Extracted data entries

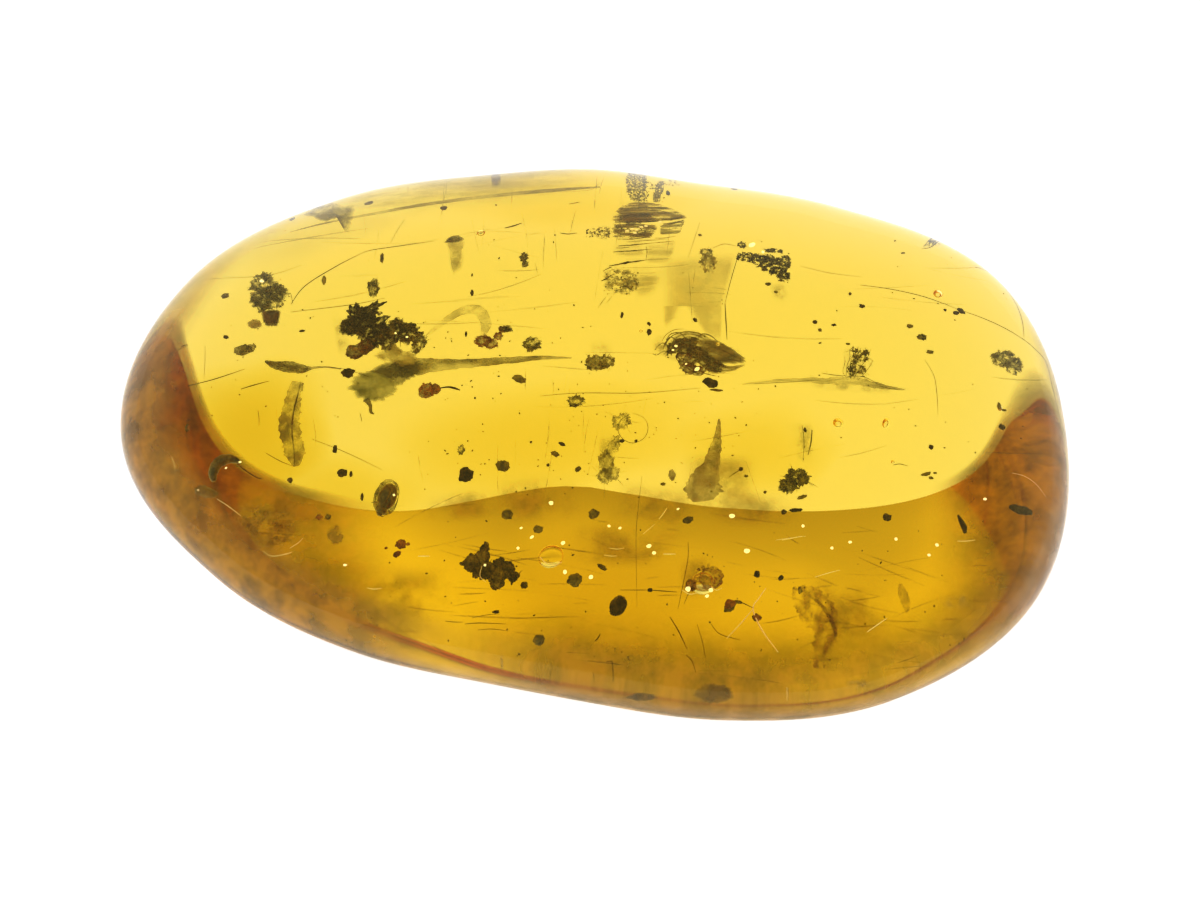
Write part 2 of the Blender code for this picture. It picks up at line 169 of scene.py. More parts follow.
def seenAt(across, down, height):
    # The point at a height in the stone that shows at this place of the view, past the bend at the crown
    ray, hit = crownHit(across, down)
    step = view["slopeStep"]
    slopes = []
    for axis in ((step, 0, 0), (0, step, 0), (0, 0, step)):
        slopes.append(crownDepth(hit + Vector(axis)) - crownDepth(hit - Vector(axis)))
    normal = Vector(slopes).normalized()
    ratio = 1 / stone["lightBend"]
    facing = -normal.dot(ray)
    bent = ray * ratio + normal * (ratio * facing - math.sqrt(max(0, 1 - ratio**2 * (1 - facing**2))))
    depth = height
    point = hit + bent * ((depth - hit.z) / bent.z)
    while crownDepth(point) > -stone["skin"] and depth > stone["girdleHeight"]:
        depth -= view["sinkStep"]
        point = hit + bent * ((depth - hit.z) / bent.z)
    return point


# Shader groups that several finishes share


def addSocket(tree, label, direction, kind, value=None):
    socket = tree.interface.new_socket(name=label, in_out=direction, socket_type=kind)
    if value is not None:
        socket.default_value = value
    return socket


def newGroup(name, inputs, outputs):
    tree = bpy.data.node_groups.new(name, "ShaderNodeTree")
    for label, kind, value in inputs:
        addSocket(tree, label, "INPUT", kind, value)
    for label, kind in outputs:
        addSocket(tree, label, "OUTPUT", kind)
    return tree, tree.nodes.new("NodeGroupInput"), tree.nodes.new("NodeGroupOutput")


def rampOf(tree, stops):
    ramp = tree.nodes.new("ShaderNodeValToRGB")
    ramp.color_ramp.elements[0].position = stops[0][0]
    ramp.color_ramp.elements[0].color = (*stops[0][1], 1)
    ramp.color_ramp.elements[1].position = stops[-1][0]
    ramp.color_ramp.elements[1].color = (*stops[-1][1], 1)
    for position, colour in stops[1:-1]:
        ramp.color_ramp.elements.new(position).color = (*colour, 1)
    return ramp


def noiseOf(tree, scaleSocket, detail, roughness, vector=None):
    node = tree.nodes.new("ShaderNodeTexNoise")
    node.inputs["Detail"].default_value = detail
    node.inputs["Roughness"].default_value = roughness
    if vector is None:
        vector = tree.nodes.new("ShaderNodeTexCoord").outputs["Object"]
    tree.links.new(vector, node.inputs["Vector"])
    tree.links.new(scaleSocket, node.inputs["Scale"])
    return node


def mathOf(tree, operation, first, second=None, clamp=False):
    node = tree.nodes.new("ShaderNodeMath")
    node.operation = operation
    node.use_clamp = clamp
    for index, value in enumerate((first, second)):
        if value is None:
            continue
        if isinstance(value, (int, float)):
            node.inputs[index].default_value = value
        else:
            tree.links.new(value, node.inputs[index])
    return node.outputs[0]


def mixOf(tree, factor, first, second):
    node = tree.nodes.new("ShaderNodeMix")
    node.data_type = "RGBA"
    tree.links.new(factor, node.inputs["Factor"])
    for socket, value in ((node.inputs[6], first), (node.inputs[7], second)):
        if isinstance(value, tuple):
            socket.default_value = (*value, 1)
        else:
            tree.links.new(value, socket)
    return node.outputs[2]


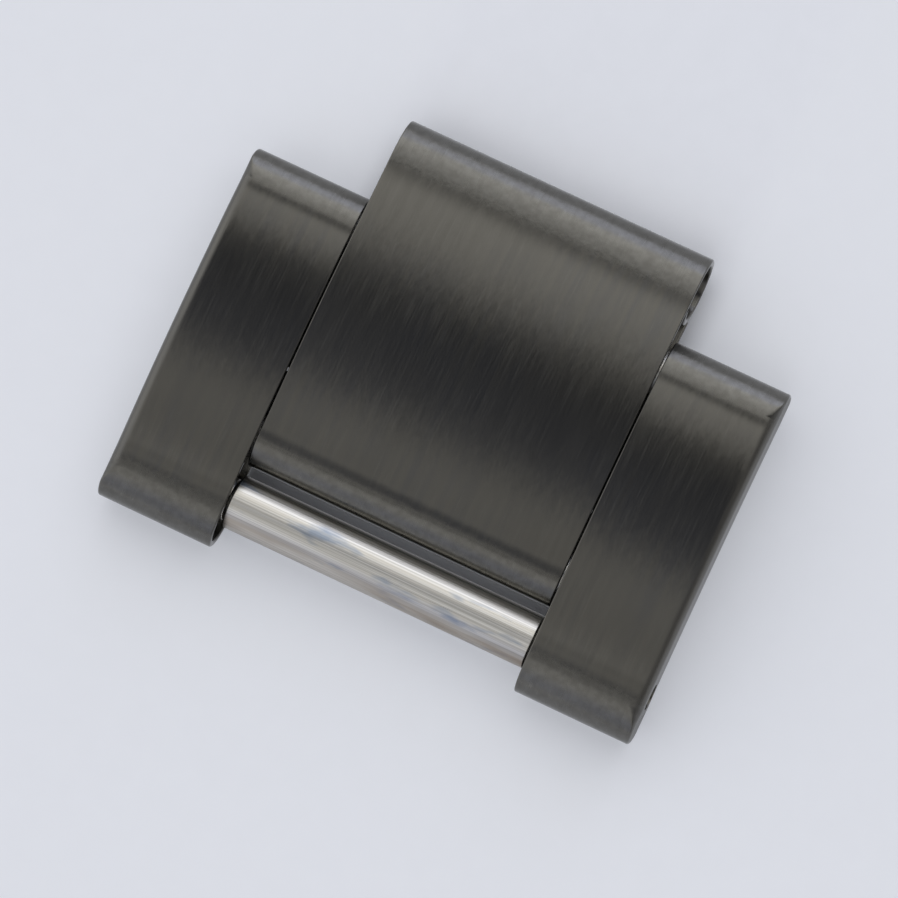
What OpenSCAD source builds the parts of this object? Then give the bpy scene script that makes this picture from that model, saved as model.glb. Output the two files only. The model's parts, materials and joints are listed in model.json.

(Aim of the task) Restate every line of the data word for word.

(Correct answer)
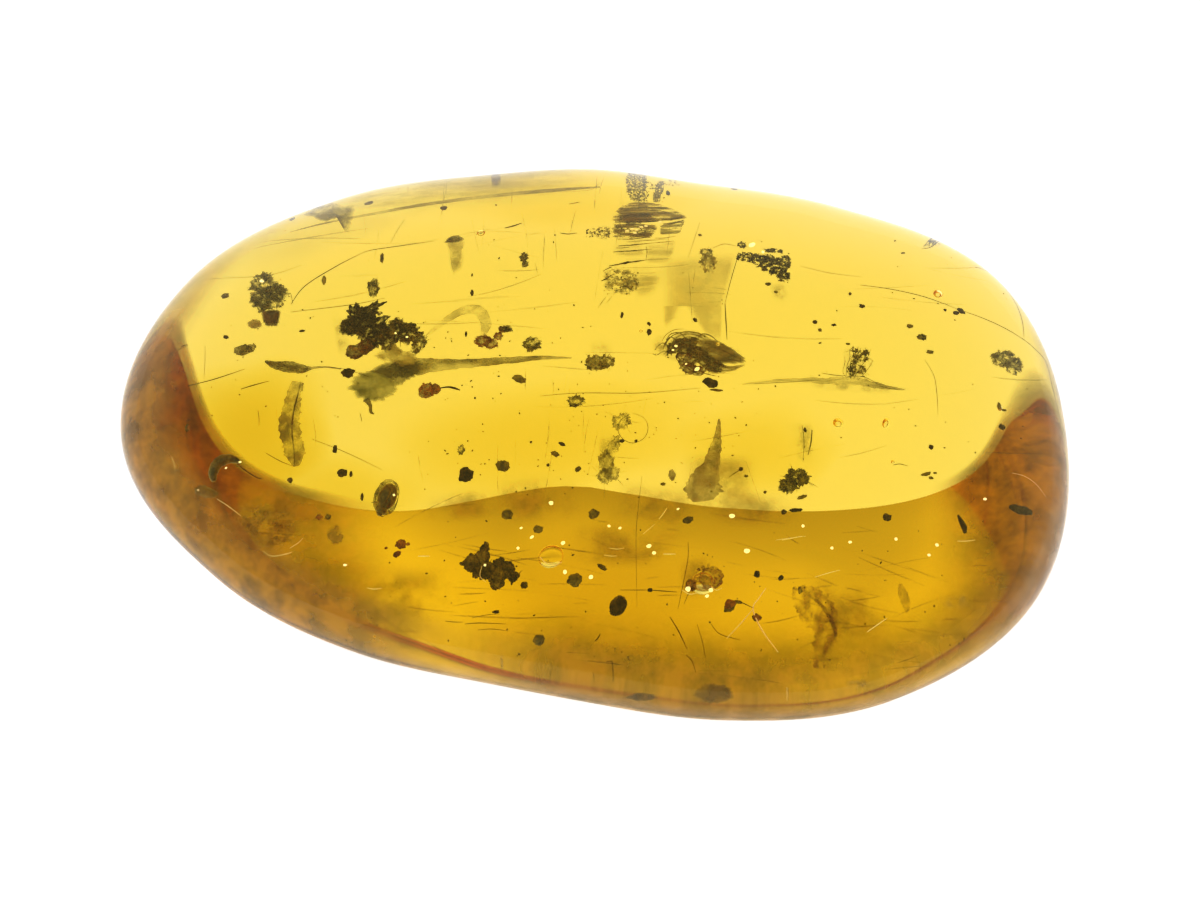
Write part 2 of the Blender code for this picture. It picks up at line 169 of scene.py. More parts follow.
def seenAt(across, down, height):
    # The point at a height in the stone that shows at this place of the view, past the bend at the crown
    ray, hit = crownHit(across, down)
    step = view["slopeStep"]
    slopes = []
    for axis in ((step, 0, 0), (0, step, 0), (0, 0, step)):
        slopes.append(crownDepth(hit + Vector(axis)) - crownDepth(hit - Vector(axis)))
    normal = Vector(slopes).normalized()
    ratio = 1 / stone["lightBend"]
    facing = -normal.dot(ray)
    bent = ray * ratio + normal * (ratio * facing - math.sqrt(max(0, 1 - ratio**2 * (1 - facing**2))))
    depth = height
    point = hit + bent * ((depth - hit.z) / bent.z)
    while crownDepth(point) > -stone["skin"] and depth > stone["girdleHeight"]:
        depth -= view["sinkStep"]
        point = hit + bent * ((depth - hit.z) / bent.z)
    return point


# Shader groups that several finishes share


def addSocket(tree, label, direction, kind, value=None):
    socket = tree.interface.new_socket(name=label, in_out=direction, socket_type=kind)
    if value is not None:
        socket.default_value = value
    return socket


def newGroup(name, inputs, outputs):
    tree = bpy.data.node_groups.new(name, "ShaderNodeTree")
    for label, kind, value in inputs:
        addSocket(tree, label, "INPUT", kind, value)
    for label, kind in outputs:
        addSocket(tree, label, "OUTPUT", kind)
    return tree, tree.nodes.new("NodeGroupInput"), tree.nodes.new("NodeGroupOutput")


def rampOf(tree, stops):
    ramp = tree.nodes.new("ShaderNodeValToRGB")
    ramp.color_ramp.elements[0].position = stops[0][0]
    ramp.color_ramp.elements[0].color = (*stops[0][1], 1)
    ramp.color_ramp.elements[1].position = stops[-1][0]
    ramp.color_ramp.elements[1].color = (*stops[-1][1], 1)
    for position, colour in stops[1:-1]:
        ramp.color_ramp.elements.new(position).color = (*colour, 1)
    return ramp


def noiseOf(tree, scaleSocket, detail, roughness, vector=None):
    node = tree.nodes.new("ShaderNodeTexNoise")
    node.inputs["Detail"].default_value = detail
    node.inputs["Roughness"].default_value = roughness
    if vector is None:
        vector = tree.nodes.new("ShaderNodeTexCoord").outputs["Object"]
    tree.links.new(vector, node.inputs["Vector"])
    tree.links.new(scaleSocket, node.inputs["Scale"])
    return node


def mathOf(tree, operation, first, second=None, clamp=False):
    node = tree.nodes.new("ShaderNodeMath")
    node.operation = operation
    node.use_clamp = clamp
    for index, value in enumerate((first, second)):
        if value is None:
            continue
        if isinstance(value, (int, float)):
            node.inputs[index].default_value = value
        else:
            tree.links.new(value, node.inputs[index])
    return node.outputs[0]


def mixOf(tree, factor, first, second):
    node = tree.nodes.new("ShaderNodeMix")
    node.data_type = "RGBA"
    tree.links.new(factor, node.inputs["Factor"])
    for socket, value in ((node.inputs[6], first), (node.inputs[7], second)):
        if isinstance(value, tuple):
            socket.default_value = (*value, 1)
        else:
            tree.links.new(value, socket)
    return node.outputs[2]


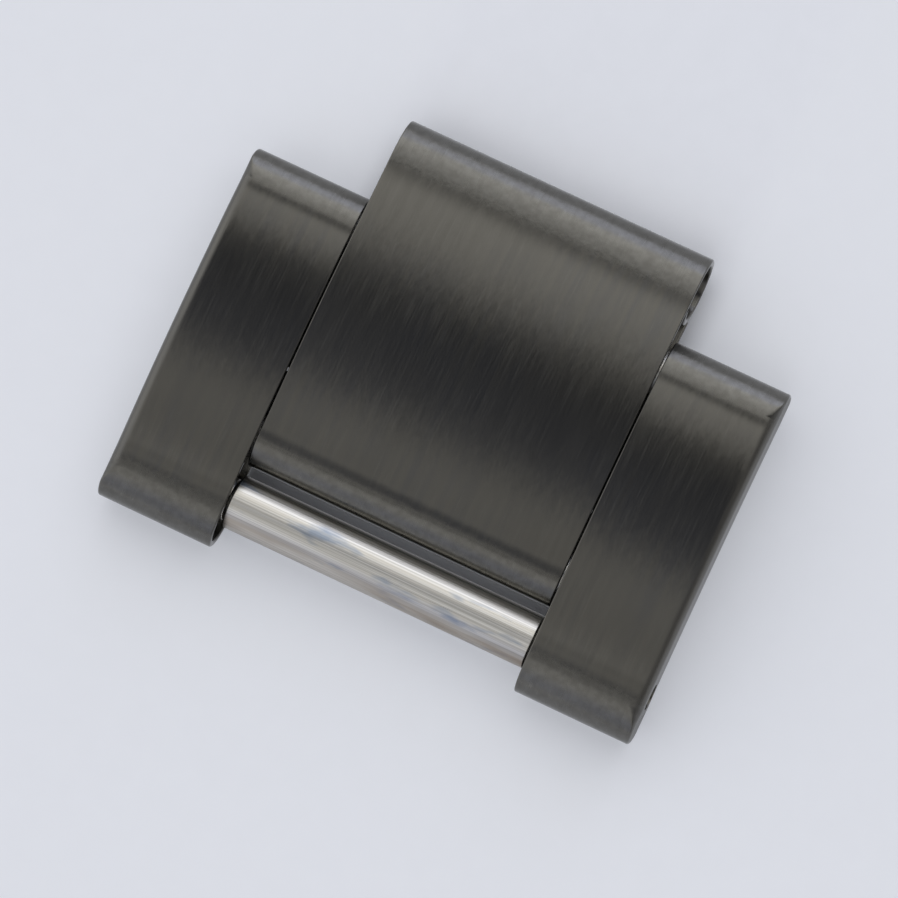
What OpenSCAD source builds the parts of this object? Then give the bpy scene script that makes this picture from that model, saved as model.glb. Output the two files only. The model's parts, materials and joints are listed in model.json.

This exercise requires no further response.